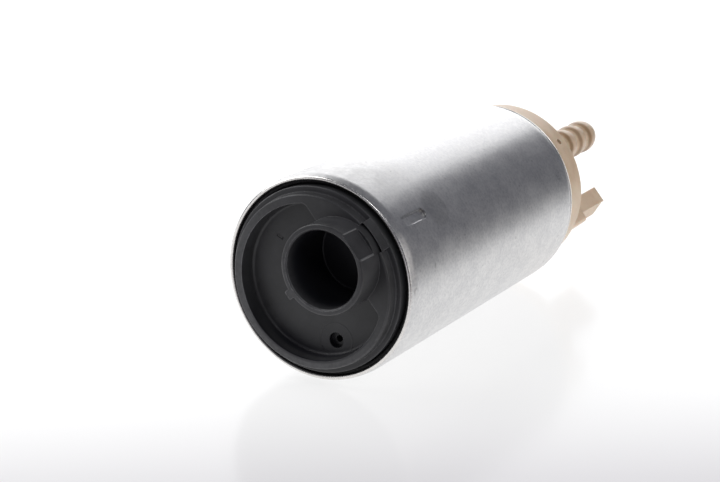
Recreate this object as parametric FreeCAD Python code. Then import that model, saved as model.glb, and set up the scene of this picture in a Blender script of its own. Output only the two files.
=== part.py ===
import FreeCAD, Part
import math
import os

# Electric fuel pump, sizes in millimetres. Every piece is drawn standing up: the pump axis is +Z, the rolled
# inlet mouth of the can lies at height 0, and the key direction (collar, key slot, nozzle) is +X.
# The last step lays the pump on its side, with its axis along +Y, the key direction raised by KEY_ANGLE and the
# origin on the axis halfway along the can, where a clamp holds it.

# How the pump lies
KEY_ANGLE = 39.4

# Fits between pieces
SEAT_GAP = 0.15
SEAL_GAP = 0.06
AXIAL_GAP = 0.06
RUNNING_GAP = 0.03
SLIDE_GAP = 0.12
TOUCH_GAP = 0.03

# Can
CAN_OUTER_R = 21.5
CAN_WALL = 0.75
CAN_LENGTH = 78.9
ROLL_LENGTH = 1.9
ROLL_DEPTH = 0.3
ROLL_BLEND_R = 6.0
LIP_ROUND = 0.3
DIMPLE_COUNT = 3
DIMPLE_ANGLE = 2.0
DIMPLE_WIDTH = 2.1
DIMPLE_START = 4.5
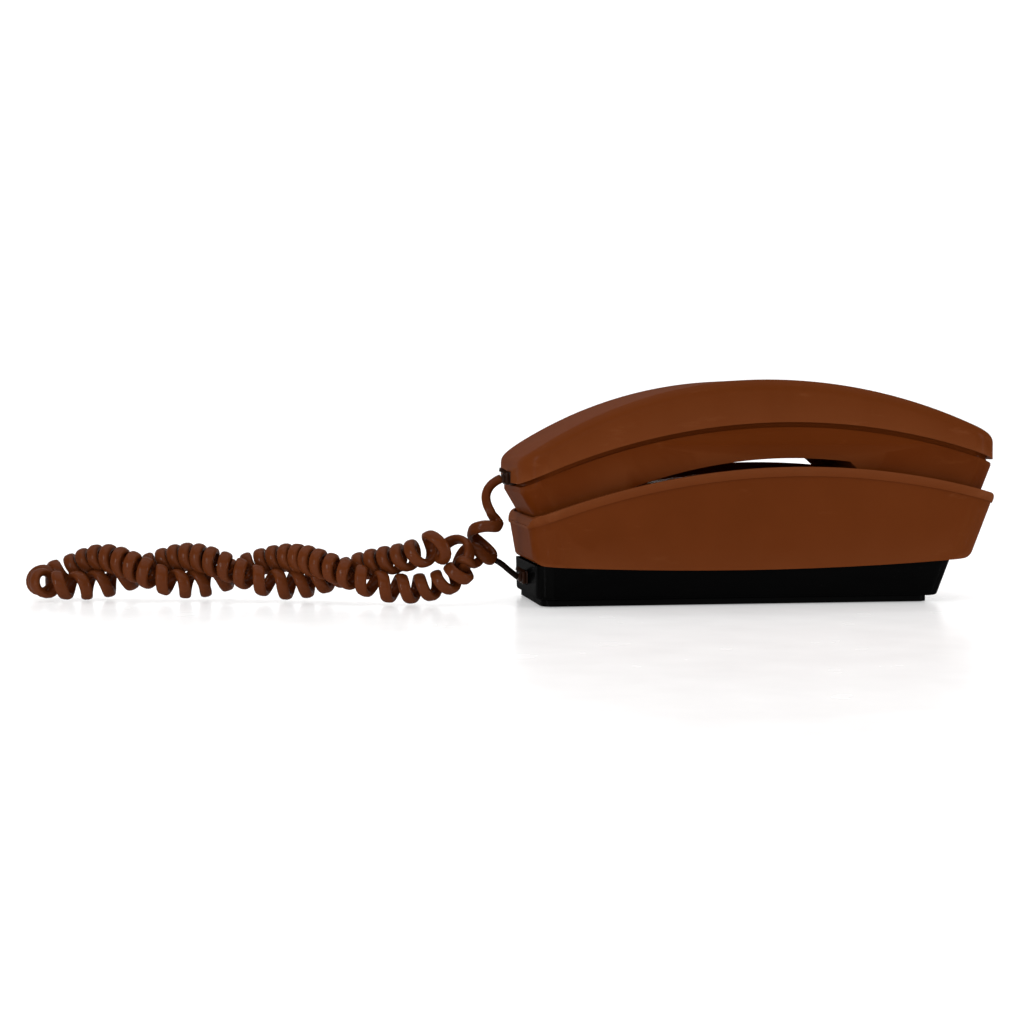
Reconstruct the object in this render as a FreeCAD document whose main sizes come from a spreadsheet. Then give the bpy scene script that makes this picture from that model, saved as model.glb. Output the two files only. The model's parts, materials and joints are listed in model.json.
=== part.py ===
import FreeCAD, Part
import math
import os
import Sketcher

# Slimline wall phone: a curved handset with the keys on its inner side, lying in a curved
# cradle base on a black pan, with a curly cord from the handset's end to the pan's end.
# Millimetres, +Z up, X along the phone with the cord end at -X, origin under its middle.

SIZES = {
    # Handset
    "handset_length": 212.5,
    "handset_width": 72.0,
    "handset_corner": 13.0,
    "handset_edge": 5.0,
    "shell_wall": 2.5,
    "crown_height": 97.1,
    "crown_x": 1.75,
    "crown_radius_cord_end": 187.0,
    "crown_radius_ear_end": 231.0,
    "seam_height": 77.7,
    "seam_x": 11.55,
    "seam_radius": 275.4,
    "seam_gap": 2.2,
    "tongue_rise": 4.0,
    "face_cord_end": 104.75,
    "face_ear_end": 105.4,
    "face_width": 68.6,
    "face_draft": 2.8,
    "bow_height": 63.25,
    "bow_x": 12.5,
    "bow_radius": 206.5,
    "mouth_end": 98.7,
    "mouth_end_height": 38.1,
    "mouth_step": 71.0,
    "ear_step_top": 38.0,
    "ear_step": 46.0,
    "ear_height": 54.5,
    "ear_end": 100.3,
    "ear_end_height": 46.0,
    "mouth_end_slope": 0.58,
    "ear_end_face_slope": 0.38,
    "mouth_x": 82.0,
    "ear_x": 73.0,
    "receiver_radius": 17.0,
    "transmitter_radius": 11.0,
    "sound_hole_radius": 1.1,
    # Keys
    "key_pitch_x": 14.5,
    "key_pitch_y": 16.0,
    "first_row_x": 33.0,
    "key_length": 9.5,
    "key_width": 11.5,
    "key_clearance": 0.4,
    "key_travel": 1.5,
    "key_recess": 0.3,
    "bezel_recess": 1.2,
    "bezel_wall": 2.0,
    "window_length": 82.0,
    "window_width": 50.0,
    "window_x": 9.0,
    "flash_x": 26.0,
    "board_wall": 1.6,
    "board_height": 78.0,
    # Base
    "base_width": 78.0,
    "base_draft": 3.2,
    "base_corner": 12.0,
    "base_wall": 2.6,
    "rim_height": 59.65,
    "rim_x": 15.5,
    "rim_radius": 322.7,
    "rim_bead": 0.6,
    "rim_round_cord_end": 5.4,
    "rim_round_ear_end": 4.6,
    "rim_bead_height": 4.0,
    "base_cord_end": 98.6,
    "base_ear_end": 94.1,
    "cord_end_slope": 0.165,
    "ear_end_slope": 0.36,
    "base_bottom": 15.4,
    "base_bottom_x": -15.0,
    "base_bottom_radius": 1420.0,
    "round_cord_end": 5.0,
    "round_ear_end": 10.0,
    "cradle_gap": 0.6,
    "cradle_x": 16.2,
    "cradle_height": 54.6,
    "cradle_radius": 400.0,
    # Pan and plate
    "pan_cord_end": 98.9,
    "pan_ear_end": 84.8,
    "pan_ear_foot": 80.0,
    "pan_width": 68.0,
    "pan_wall": 2.4,
    "pan_bottom": 3.0,
    "pan_corner": 7.0,
    "plate_cord_end": 96.4,
    "plate_ear_end": 75.0,
    "plate_width": 62.0,
    "plate_corner": 5.0,
    "plate_bottom": 0.4,
    "keyhole_spacing": 101.6,
    "keyhole_entry": 4.3,
    "keyhole_slot": 2.3,
    "keyhole_run": 8.0,
    "foot_radius": 5.0,
    # Works inside the base
    "gong_x": 48.0,
    "gong_radius": 21.0,
    "gong_top": 42.0,
    "gong_depth": 13.0,
    "gong_wall": 1.2,
    "plunger_x": -58.0,
    "plunger_radius": 3.4,
    # Cord
    "lead_radius": 2.0,
    "coil_radius": 6.5,
    "handset_exit_height": 54.0,
    "base_exit_height": 10.6,
    "plug_nose": 3.2,
}

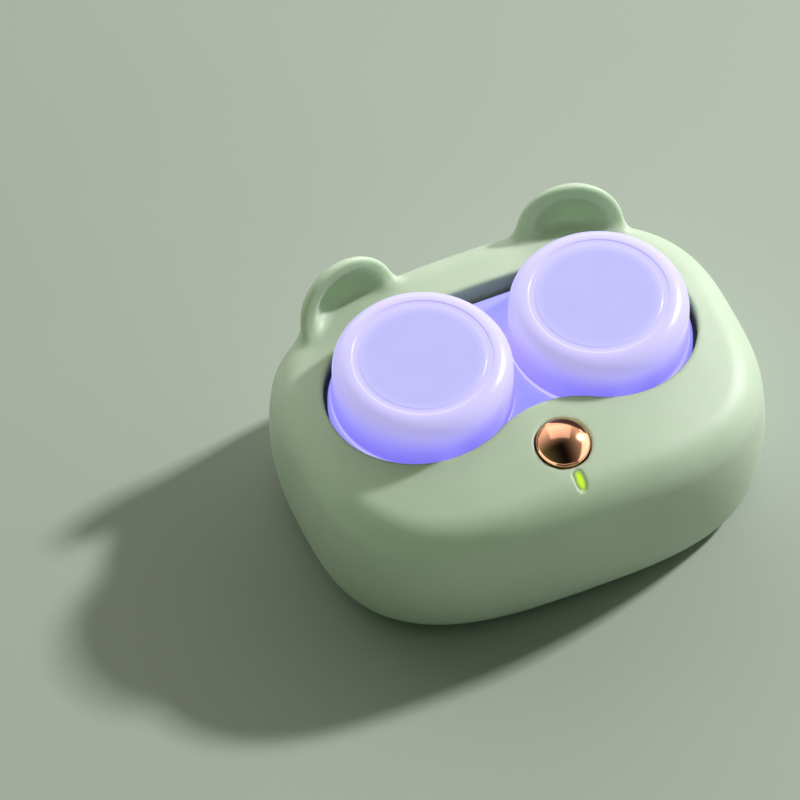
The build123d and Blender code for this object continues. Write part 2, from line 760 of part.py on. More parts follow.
with BuildPart() as switch_screws:
    under_board = button_plane.offset(switch_board_bottom)
    for x, y in switch_posts:
        add(screw(Plane(origin=on_plane(under_board, x, y), x_dir=under_board.x_dir, z_dir=under_board.z_dir),
                  small_screw_radius, small_head_radius, small_head_height, small_screw_length))
switch_screws.part.label = "switch_screws"

with BuildPart() as indicator_led:
    with BuildSketch(button_plane.offset(switch_board_top)):
        with Locations((0, -indicator_front)):
            Rectangle(indicator_led_width, indicator_led_length)
    extrude(amount=indicator_led_height)
indicator_led.part.label = "indicator_led"

with BuildPart() as pipe_flange:
    with BuildSketch(button_plane.offset(-wall_cut)):
        with Locations((0, -indicator_front)):
            SlotOverall(indicator_length, indicator_width, rotation=90)
            Rectangle(indicator_width + 2 * indicator_flange, indicator_width)
    extrude(amount=wall_cut)
    add(case_form(wall + indicator_gap, cover_top), mode=Mode.INTERSECT)

with BuildPart() as light_pipe:
    with BuildSketch(button_plane.offset(indicator_led_top + light_gap)):
        with Locations((0, -indicator_front)):
            SlotOverall(indicator_length, indicator_width, rotation=90)
    extrude(amount=wall_cut - indicator_led_top)
    add(outer_form, mode=Mode.INTERSECT)
    add(pipe_flange.part)
light_pipe.part.label = "light_pipe"

# ---- Light board under the tray ----------------------------------------------------------------------
with BuildPart() as light_board:
    with BuildSketch(Plane.XY.offset(light_board_bottom)):
        with Locations((0, light_board_y)):
            Rectangle(light_board_width, light_board_depth)
        with Locations(*light_posts):
            Circle(small_screw_radius + cover_gap, mode=Mode.SUBTRACT)
    extrude(amount=board_thickness)
light_board.part.label = "light_board"

with BuildPart() as violet_leds:
    with BuildSketch(Plane.XY.offset(light_board_top)):
        with Locations((0, light_board_y)):
            with GridLocations(led_length, led_pitch, 1, led_count):
                Rectangle(led_length, led_width)
    extrude(amount=led_height)
violet_leds.part.label = "violet_leds"

with BuildPart() as light_screws:
    for x, y in light_posts:
        add(screw(Plane(origin=(x, y, light_board_bottom)), small_screw_radius, small_head_radius,
                  small_head_height, light_screw_length))
light_screws.part.label = "light_screws"

# ---- Main board, charging socket and battery ---------------------------------------------------------
with BuildPart() as main_board:
    with BuildSketch(Plane.XY.offset(main_board_bottom)):
        with Locations((0, main_board_y)):
            Rectangle(main_board_width, main_board_depth)
        with Locations(*post_places):
            Circle(small_screw_radius + cover_gap, mode=Mode.SUBTRACT)
    extrude(amount=main_board_thickness)
main_board.part.label = "main_board"

with BuildPart() as board_screws:
    for x, y in post_places:
        add(screw(Plane(origin=(x, y, main_board_top), x_dir=(1, 0, 0), z_dir=(0, 0, -1)), small_screw_radius,
                  small_head_radius, small_head_height, small_screw_length))
board_screws.part.label = "board_screws"

with BuildPart() as usb_socket:
    mouth = Plane(origin=(0, usb_mouth_y, usb_z), x_dir=(1, 0, 0), z_dir=(0, -1, 0))
    with BuildSketch(mouth):
        SlotOverall(usb_width, usb_height)
    extrude(amount=usb_length)
    with BuildSketch(mouth):
        SlotOverall(usb_width - 2 * usb_shell, usb_height - 2 * usb_shell)
    extrude(amount=usb_mouth_depth, mode=Mode.SUBTRACT)
    with BuildSketch(mouth.offset(usb_tongue_back)):
        Rectangle(usb_tongue_width, usb_tongue_height)
    extrude(amount=usb_mouth_depth - usb_tongue_back)
usb_socket.part.label = "usb_socket"

with BuildPart() as control_chip:
    with BuildSketch(Plane.XY.offset(main_board_top)):
        with Locations((chip_x, chip_y)):
            Rectangle(chip_side, chip_side)
    extrude(amount=chip_height)
control_chip.part.label = "control_chip"

with BuildPart() as driver_coil:
    with BuildSketch(Plane.XY.offset(main_board_top)):
        with Locations((-coil_x, chip_y)):
            Circle(coil_radius)
    extrude(amount=coil_height)
driver_coil.part.label = "driver_coil"

with BuildPart() as capacitors:
    with BuildSketch(Plane.XY.offset(main_board_top)):
        with Locations((0, capacitor_y)):
            with GridLocations(capacitor_pitch, capacitor_length, capacitor_count, 1):
                Rectangle(capacitor_width, capacitor_length)
    extrude(amount=capacitor_height)
capacitors.part.label = "capacitors"

with BuildPart() as battery_pad:
    with BuildSketch(Plane.XY.offset(cover_top)):
        with Locations((0, battery_y)):
            Rectangle(battery_width - 2 * pad_inset, battery_depth - 2 * pad_inset)
    extrude(amount=pad_thickness)
battery_pad.part.label = "battery_pad"

with BuildPart() as battery:
    with BuildSketch(Plane.XY.offset(battery_bottom)) as outline:
        with Locations((0, battery_y)):
            Rectangle(battery_width, battery_depth)
        fillet(outline.vertices(), battery_round)
    extrude(amount=battery_height)
    fillet(battery.edges().filter_by(Plane.XY), battery_edge_round)
battery.part.label = "battery"

# ---- Leads from the main board to the sounders, the lights, the switch and the battery -----------------
sounder_leads = {}
for side, x in sides.items():
    with BuildPart() as one_pair:
        lead_x = math.copysign(sounder_lead_x, x)
        lead_y = cap_y + sounder_lead_setback
        add(lead_pair((lead_x, lead_y, sounder_bottom - piezo_thickness), (lead_x, lead_y, main_board_top)))
    sounder_leads[side] = one_pair.part
    sounder_leads[side].label = f"{side}_sounder_leads"

with BuildPart() as light_leads:
    lead_y = cap_y + light_lead_setback
    add(lead_pair((0, lead_y, light_board_bottom), (0, lead_y, main_board_top)))
light_leads.part.label = "light_leads"

with BuildPart() as battery_leads:
    add(lead_pair((battery_lead_x, battery_rear, battery_lead_z), (battery_lead_x, board_lead_y, battery_lead_z),
                  (battery_lead_x, board_lead_y, main_board_top)))
battery_leads.part.label = "battery_leads"

with BuildPart() as switch_leads:
    joint_y = switch_board_rear - switch_lead_setback
    joint = on_plane(button_plane, switch_lead_x, joint_y, switch_board_bottom)
    bend = on_plane(button_plane, switch_lead_x, joint_y, switch_board_bottom - switch_lead_stub)
    add(lead_pair(joint, bend, (switch_lead_x, bend.Y, switch_lead_z),
                  (switch_lead_x, board_lead_y, switch_lead_z), (switch_lead_x, board_lead_y, main_board_top)))
switch_leads.part.label = "switch_leads"

os.makedirs("parts", exist_ok=True)
pieces = [top_shell, base_cover, rubber_feet, case_screws, recess_tray, tray_screws, lens_case, button_cap,
          switch_plunger, tact_switch, switch_board, switch_screws, indicator_led, light_pipe, light_board,
          violet_leds, light_screws, main_board, board_screws, usb_socket, control_chip, driver_coil, capacitors,
          battery_pad, battery, light_leads, battery_leads, switch_leads]
solids = [piece.part for piece in pieces]
for pair in (caps, seals, gaskets, sounders, piezo_discs, sounder_leads):
    solids += pair.values()
for solid in solids:
    export_step(solid, f"parts/{solid.label}.step")
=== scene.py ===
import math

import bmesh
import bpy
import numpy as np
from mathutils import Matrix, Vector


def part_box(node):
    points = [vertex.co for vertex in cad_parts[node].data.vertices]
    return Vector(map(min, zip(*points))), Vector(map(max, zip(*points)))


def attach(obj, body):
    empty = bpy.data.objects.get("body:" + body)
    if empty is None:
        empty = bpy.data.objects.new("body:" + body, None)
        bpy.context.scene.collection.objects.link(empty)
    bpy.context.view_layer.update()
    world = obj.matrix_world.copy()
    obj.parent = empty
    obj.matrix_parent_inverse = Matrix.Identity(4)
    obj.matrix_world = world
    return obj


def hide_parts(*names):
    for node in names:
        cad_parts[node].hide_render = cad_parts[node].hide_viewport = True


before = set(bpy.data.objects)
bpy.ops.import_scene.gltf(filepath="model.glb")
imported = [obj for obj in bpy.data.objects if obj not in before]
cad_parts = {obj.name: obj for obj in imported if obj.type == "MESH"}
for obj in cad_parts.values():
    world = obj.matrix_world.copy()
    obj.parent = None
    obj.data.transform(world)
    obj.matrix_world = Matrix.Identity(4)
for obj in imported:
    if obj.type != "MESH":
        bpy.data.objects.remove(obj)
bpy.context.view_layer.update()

# %% [markdown]
# # A contact lens cleaner, dressed for the studio
# The machine is a rounded box of sage-green plastic with two small ears. A recess in its top holds a
# lens case with two violet screw caps. In front of them sit a copper-coloured button and a small light.
# The working model, with every piece at its real size, is already loaded as a fixed frame. This lesson
# gives each piece its finish, and models again the pieces whose curves decide how light runs over them.
# Nothing is moved: every new piece is built where its piece of the frame lies, and rides on its body.

MM = 0.001                       # the scene is in metres, and sizes here are named in millimetres


def node_box(name):
    """Return a node's lowest and highest corners at rest, in millimetres."""
    low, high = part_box(name)
    return np.array(low) / MM, np.array(high) / MM


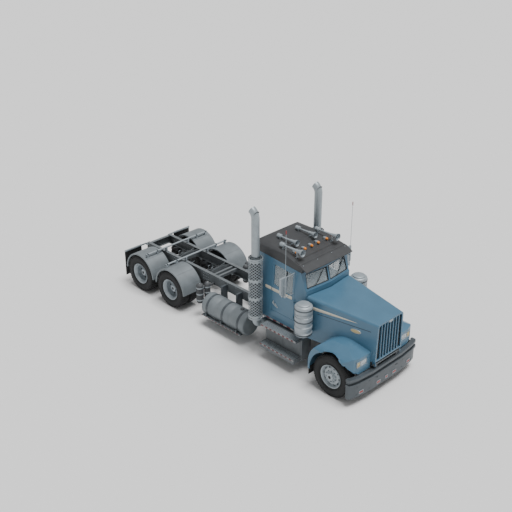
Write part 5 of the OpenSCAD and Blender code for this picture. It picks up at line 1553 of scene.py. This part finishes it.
def apply_all(ob):
    graph = bpy.context.evaluated_depsgraph_get()
    made = bpy.data.meshes.new_from_object(ob.evaluated_get(graph))
    ob.modifiers.clear()
    ob.data = made


def make_seats():
    first = True
    for side in (-1, 1):
        tag = side_name(side)
        x = side * 0.430
        y = -2.415 + 0.940
        floor = 1.115
        base = cushion(f"seat_cushion_{tag}", (x - 0.250, y - 0.215, floor + 0.300),
                       (x + 0.250, y + 0.285, floor + 0.425))
        pivot = Vector((x, y + 0.290, floor + 0.380))
        cushion(f"seat_back_{tag}", (x - 0.245, y + 0.295, floor + 0.400),
                       (x + 0.245, y + 0.405, floor + 1.095),
                       turn=math.radians(-12), centre=pivot)
        if first:
            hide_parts("seats")
            first = False
        stand = Form()
        profile = [(0.14, 0)]
        for k in range(5):
            profile += [(0.165, 0.03 + k * 0.045), (0.145, 0.052 + k * 0.045)]
        profile += [(0.15, 0.27)]
        stand.lathe(profile, (x, y + 0.06, floor), (0, 0, 1), 32)
        stand.piece(f"seat_bellows_{tag}", "chassis", RUBBER, "rubber", smooth=50)
        pan = Form()
        pan.box((x - 0.21, y - 0.15, floor + 0.262), (x + 0.21, y + 0.26, floor + 0.302))
        pan.box((x - 0.20, y - 0.12, floor), (x - 0.15, y + 0.24, floor + 0.02))
        pan.box((x + 0.15, y - 0.12, floor), (x + 0.20, y + 0.24, floor + 0.02))
        for dx in (-0.235, 0.235):
            pan.tube([(x + dx, y + 0.20, floor + 0.30), (x + dx, y + 0.31, floor + 0.40),
                      (x + dx, y + 0.37, floor + 0.62)], 0.012, 8)
        pan.piece(f"seat_frame_{tag}", "chassis", DARK, "chassis_dark", bevel=0.003)


def make_dash():
    soften("dashboard", "dash_shell", INTERIOR, 0.012, 3)
    dials, faces = Form(), Form()
    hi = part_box("dashboard")[1]
    for k in range(5):
        x = 0.22 + 0.11 * k
        hit = cast("dashboard", (x, hi.y + 1, 1.99), (0, -1, 0))
        if hit:
            dials.lathe([(0.046, 0), (0.046, 0.008), (0.040, 0.011), (0.040, 0.004)], hit, (0, 1, 0.2), 28)
            faces.lathe([(0.040, 0.004), (0, 0.004)], hit, (0, 1, 0.2), 28)
            faces.box(hit + Vector((-0.002, 0.005, 0)), hit + Vector((0.002, 0.007, 0.03)))
    for k in range(6):
        x = -0.30 + 0.08 * k
        hit = cast("dashboard", (x, hi.y + 1, 1.92), (0, -1, 0))
        if hit:
            dials.box(hit + Vector((-0.022, -0.004, -0.02)), hit + Vector((0.022, 0.008, 0.02)))
    dials.piece("dash_controls", "chassis", DARK, "interior", bevel=0.002)
    faces.piece("dash_dial_faces", "chassis", DIAL, "interior", smooth=40)
    soften("steering_wheel", "wheel_rim", INTERIOR, 0.004, 2)
    lever = Form()
    lever.tube([(0.02, -1.72, 1.115), (0.02, -1.70, 1.35), (0.05, -1.64, 1.52), (0.05, -1.62, 1.60)], 0.012,
               10)
    lever.lathe([(0, 0), (0.022, 0.006), (0.030, 0.03), (0.022, 0.055), (0, 0.062)], (0.05, -1.62, 1.59),
                (0, 0.1, 1), 20)
    lever.lathe([(0.075, 0), (0.070, 0.02), (0.045, 0.045), (0.02, 0.07)], (0.02, -1.72, 1.113), (0, 0, 1),
                24)
    lever.piece("gear_lever", "chassis", DARK, "interior", smooth=50)


make_camera()
make_studio()
finish_frame()
make_wheels()
make_bumper()
make_hood()
make_grille()
make_headlights()
make_front_fenders()
make_cab()
make_doors()
make_glass()
make_roof()
make_marker_lamps()
make_horns()
make_mirrors()
make_cleaners()
make_stacks()
make_tanks()
make_steps()
make_frame()
make_running_gear()
make_engine()
make_drive_fenders()
make_tail()
make_air_tanks()
make_seats()
make_dash()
################
REQUIREMENTS
Both the line with "solids = [piece.part for piece in pieces]" and the line with "if empty is" belong in the extract, along with every line between them; set down those lines exactly and only.

ANSWER TO THE EXERCISE
solids = [piece.part for piece in pieces]
for pair in (caps, seals, gaskets, sounders, piezo_discs, sounder_leads):
    solids += pair.values()
for solid in solids:
    export_step(solid, f"parts/{solid.label}.step")
=== scene.py ===
import math

import bmesh
import bpy
import numpy as np
from mathutils import Matrix, Vector


def part_box(node):
    points = [vertex.co for vertex in cad_parts[node].data.vertices]
    return Vector(map(min, zip(*points))), Vector(map(max, zip(*points)))


def attach(obj, body):
    empty = bpy.data.objects.get("body:" + body)
    if empty is None:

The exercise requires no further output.